Preventing Over-Compression & Damage

It can be tempting to compress down your sleeping bag until it’s as small as possible in your backpack.

But over-compression can be damaging to your sleeping bag’s insulation.

If packed down too tightly, the insulation can shift and become less efficient.

Because of this, it’s best to compress down your sack to where it naturally stops.

If you’re huffing and puffing trying to make your compression sack’s straps tighter, you’re likely over-compressing it.

Labeling & Categorizing Sacks For Easy Identification

If you’re using stuff sacks to store and organize your gear, I recommend using different color sacks to distinguish between the bags.
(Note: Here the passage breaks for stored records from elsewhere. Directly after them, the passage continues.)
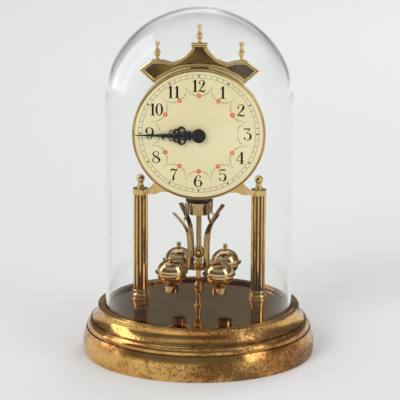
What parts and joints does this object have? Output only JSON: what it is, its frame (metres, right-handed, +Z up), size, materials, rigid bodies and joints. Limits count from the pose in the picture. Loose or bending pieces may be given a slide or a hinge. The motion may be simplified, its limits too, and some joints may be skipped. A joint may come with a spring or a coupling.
{
  "type": "glass-domed mantel clock with a rotary pendulum",
  "caption": "Mantel clock under a lift-off glass dome: round dial on fluted columns above a turning ball pendulum, on a moulded round brass base.",
  "frame": {"origin": "on the table, under the middle of the round base", "axes": "+Z up along the pendulum's axis, -Y out of the dial, +X to the right as seen from the front"},
  "size_m": [0.1524, 0.1524, 0.229],
  "materials": {
    "polished_brass": "polished and lacquered",
    "clear_glass": "clear, polished",
    "black_board": "matte",
    "felt": "pressed felt",
    "steel": "bright zinc",
    "cream_enamel": "gloss cream",
    "black_plastic": "fine moulded",
    "motor": "wound copper",
    "board": "matte",
    "spring_metal": "bright",
    "black_paint": "satin black",
    "gear_plastic": "moulded",
    "cell": "plain wrapper"
  },
  "bodies": {
    "stand": {"base_shell": "polished_brass", "base_cover": "black_board", "base_felt": "felt", "deck_plate": "polished_brass", "dome_seat": "felt", "guide_post": "polished_brass", "tie_rods": "steel", "tie_rod_nuts": "steel", "support_bracket": "polished_brass", "pediment": "polished_brass", "finial_middle": "polished_brass", "finial_left": "polished_brass", "finial_right": "polished_brass", "dial_pan": "polished_brass", "dial_plate": "cream_enamel", "neck_nut": "polished_brass", "case_front": "black_plastic", "case_back": "black_plastic", "step_motor": "motor", "circuit_board": "board", "battery_contacts": "spring_metal", "drive_housing": "black_plastic", "column_foot_left": "polished_brass", "column_foot_right": "polished_brass", "column_tube_left": "polished_brass", "column_tube_right": "polished_brass", "column_capital_left": "polished_brass", "column_capital_right": "polished_brass", "column_finial_left": "polished_brass", "column_finial_right": "polished_brass"},
    "dome": {"glass_dome": "clear_glass"},
    "pendulum": {"suspension_drum": "polished_brass", "pendulum_rod": "polished_brass", "upper_vase": "polished_brass", "pendulum_hub": "polished_brass", "pendulum_cross": "polished_brass", "pendulum_tail": "polished_brass", "ball_knobs": "polished_brass", "ball_caps": "polished_brass", "strap_back_right": "polished_brass", "strap_back_left": "polished_brass", "strap_front_left": "polished_brass", "strap_front_right": "polished_brass", "ball_upper_back_right": "polished_brass", "ball_upper_back_left": "polished_brass", "ball_upper_front_left": "polished_brass", "ball_upper_front_right": "polished_brass", "ball_lower_back_right": "polished_brass", "ball_lower_back_left": "polished_brass", "ball_lower_front_left": "polished_brass", "ball_lower_front_right": "polished_brass"},
    "minute": {"minute_arbor": "steel", "minute_hand": "black_paint", "hand_cap": "black_paint"},
    "hour": {"hour_wheel": "gear_plastic", "hour_hand": "black_paint"},
    "setting": {"setting_wheel": "gear_plastic", "setting_knob": "black_plastic"},
    "battery": {"battery": "cell"}
  },
  "joints": [
    {"name": "dome_lift", "type": "slide", "parent": "stand", "child": "dome", "axis": [0, 0, 1], "range_m": [0, 0.205]},
    {"name": "pendulum_spin", "type": "hinge", "parent": "stand", "child": "pendulum", "pos_m": [0, 0, 0.1], "axis": [0, 0, 1], "range_deg": [-180, 180]},
    {"name": "minute_turn", "type": "hinge", "parent": "stand", "child": "minute", "pos_m": [0, 0, 0.1485], "axis": [0, 1, 0], "continuous": true},
    {"name": "hour_turn", "type": "hinge", "parent": "stand", "child": "hour", "pos_m": [0, 0, 0.1485], "axis": [0, 1, 0], "continuous": true},
    {"name": "setting_turn", "type": "hinge", "parent": "stand", "child": "setting", "pos_m": [0.012, 0, 0.1485], "axis": [0, 1, 0], "continuous": true},
    {"name": "battery_slide", "type": "slide", "parent": "stand", "child": "battery", "axis": [0, 1, 0], "range_m": [0, 0.022]}
  ],
  "couplings": [
    {"joint": "setting_turn", "follows": "minute_turn", "ratio": -0.33333},
    {"joint": "hour_turn", "follows": "minute_turn", "ratio": 0.083333}
  ]
}
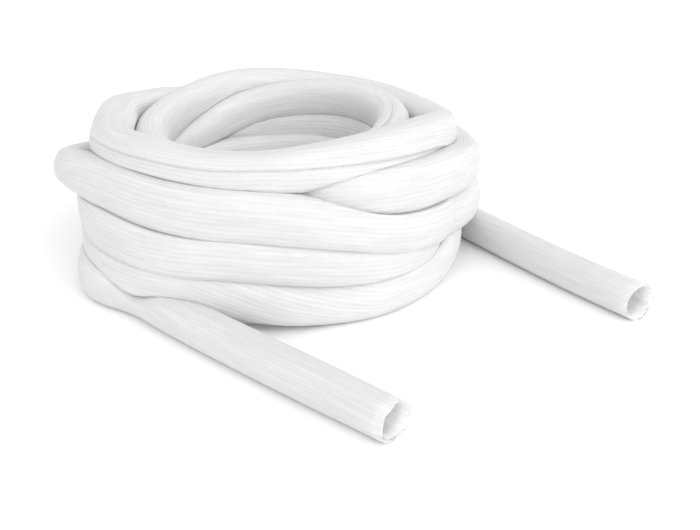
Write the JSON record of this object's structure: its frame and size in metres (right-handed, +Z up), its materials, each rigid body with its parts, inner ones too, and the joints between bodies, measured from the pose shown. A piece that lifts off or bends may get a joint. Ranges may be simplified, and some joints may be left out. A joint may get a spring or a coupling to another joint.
{
  "type": "braided cable sleeve",
  "caption": "Length of white woven slit cable sleeve, wound in a loose round coil that lies flat, with both cut ends free and open beside it.",
  "frame": {"origin": "middle of the whole part's outline seen from above, on the floor that the coil and both free ends lie on", "axes": "+Z up along the coil's axis; +X the way that both free ends point, away from the coil; +Y towards the side of the coil where the rear end leaves"},
  "size_m": [0.399, 0.3064, 0.1202],
  "materials": {
    "woven_sleeve": "fine open weave of white plastic thread with lengthwise ribs, slightly shiny"
  },
  "bodies": {
    "root": {"coiled_sleeve": "woven_sleeve", "front_end": "woven_sleeve", "rear_end": "woven_sleeve"}
  },
  "joints": []
}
Some campers also like to write labels on their bags, although it’s not necessary if your bags are different colors.

However, I absolutely recommend labeling your stuff sacks if you store food in them.

Food particles and smells can linger long after we stop smelling them ourselves.
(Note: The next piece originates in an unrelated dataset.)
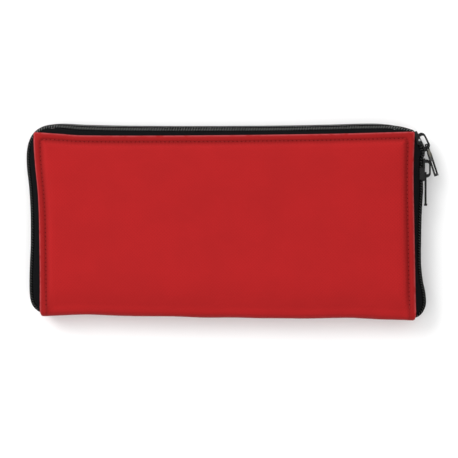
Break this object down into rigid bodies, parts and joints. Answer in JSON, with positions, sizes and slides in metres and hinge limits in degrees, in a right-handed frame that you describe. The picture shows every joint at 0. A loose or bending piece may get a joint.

So, make sure you keep a dedicated food bag from one campout to another.

Overall, I recommend buying stuff sacks that are lighter in color.

This will make it easier to see them when you look into your pack.
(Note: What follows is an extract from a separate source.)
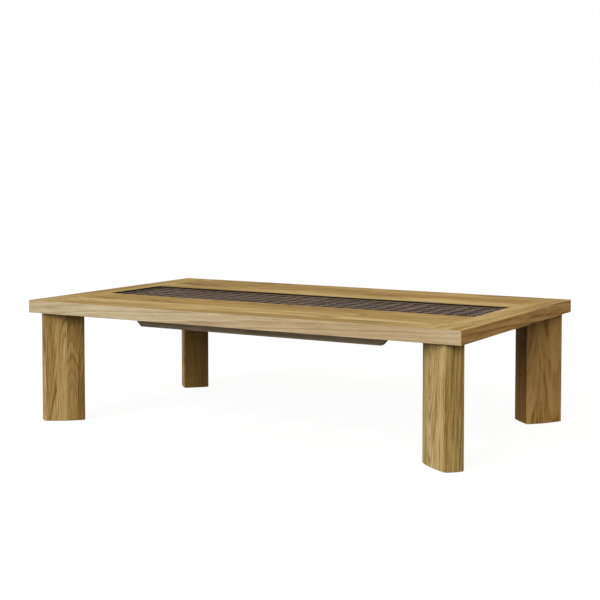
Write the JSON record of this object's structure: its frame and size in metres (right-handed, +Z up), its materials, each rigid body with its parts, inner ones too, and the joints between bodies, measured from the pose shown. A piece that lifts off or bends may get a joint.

Cleaning & Maintenance Of Sacks

Both stuff and compression sacks are fairly straightforward when it comes to cleaning and maintenance.

If you see any dirt or grime on your stuff sack, you can wipe it off with warm water and a cloth.

If the sack requires more cleaning, then you can hand-wash it with a non-detergent soap and hang it to air dry.

Most sacks have some level of water-resistant coating on their exteriors.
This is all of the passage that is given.